AD: Everyone is very confident. We have had a good pre-season. We went to Sydney for a week’s camp, where we played Western Sydney Wanderers a state league team and Sydney FC and come back with three wins and played extremely well so that has helped. We have a very similar team to last year, which has helped. Burnsy (Nathan Burns) is the main guy we have lost but we have brought in some quality as well in Jeffrey Sarpong, Blake Powell and Kwabena Appiah, who came in late last season, so he is now hitting his straps so we have a very exciting team.


Q. How important do you think it was keeping the vast majority of the squad together?

AD: I think stability is the key to success. If you look at the top team in Melbourne Victory they have managed to keep their top players, with the exception of (Mark) Milligan and that is really important. If you keep turning over players you have to teach the new players the system and the philosophy and that takes time. The players here understand the system and Ernie’s philosophy, and we have added in some quality. Hopefully that holds us in good stead.


 Q. Finally, what do you think is needed to take the game to another level?

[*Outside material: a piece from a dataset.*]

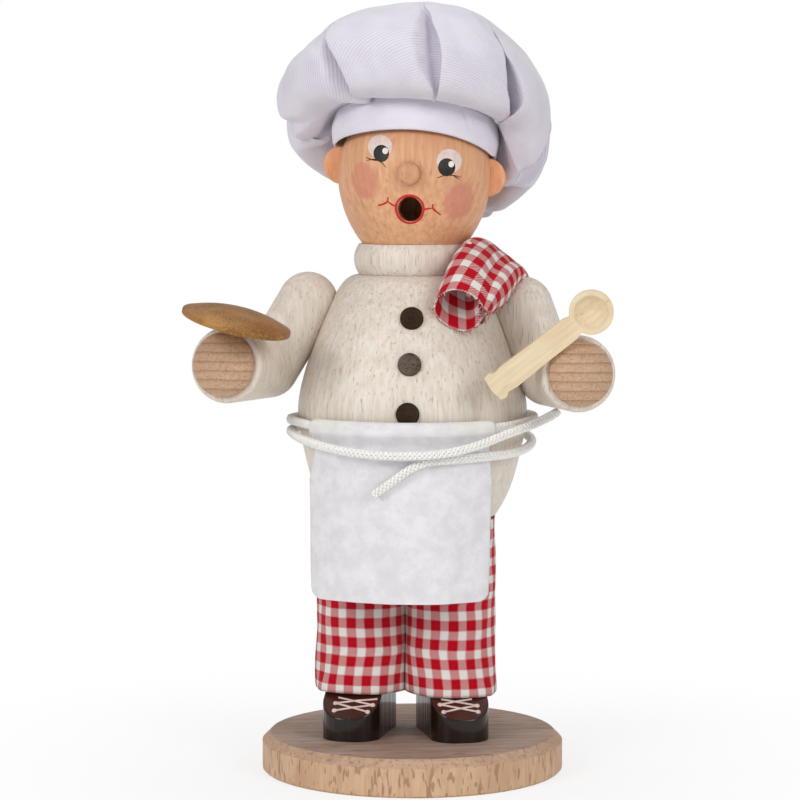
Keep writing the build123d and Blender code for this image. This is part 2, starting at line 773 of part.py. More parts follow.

AD: The talk is always about us becoming the biggest code in Australia. We are not quite there yet but I think everyone can see the potential of the game. As long as we are all pulling in the same direction and the professionalism increases there is no reason why football can’t be the number one sport in Australia. The other codes are probably scared. From season one to now it has grown massively and in 10 years time we could potentially be Australia’s biggest sport.

Each week the PFA will go 1v1 with a current or former players to gain an insight into the lives footballers on and off the pitch.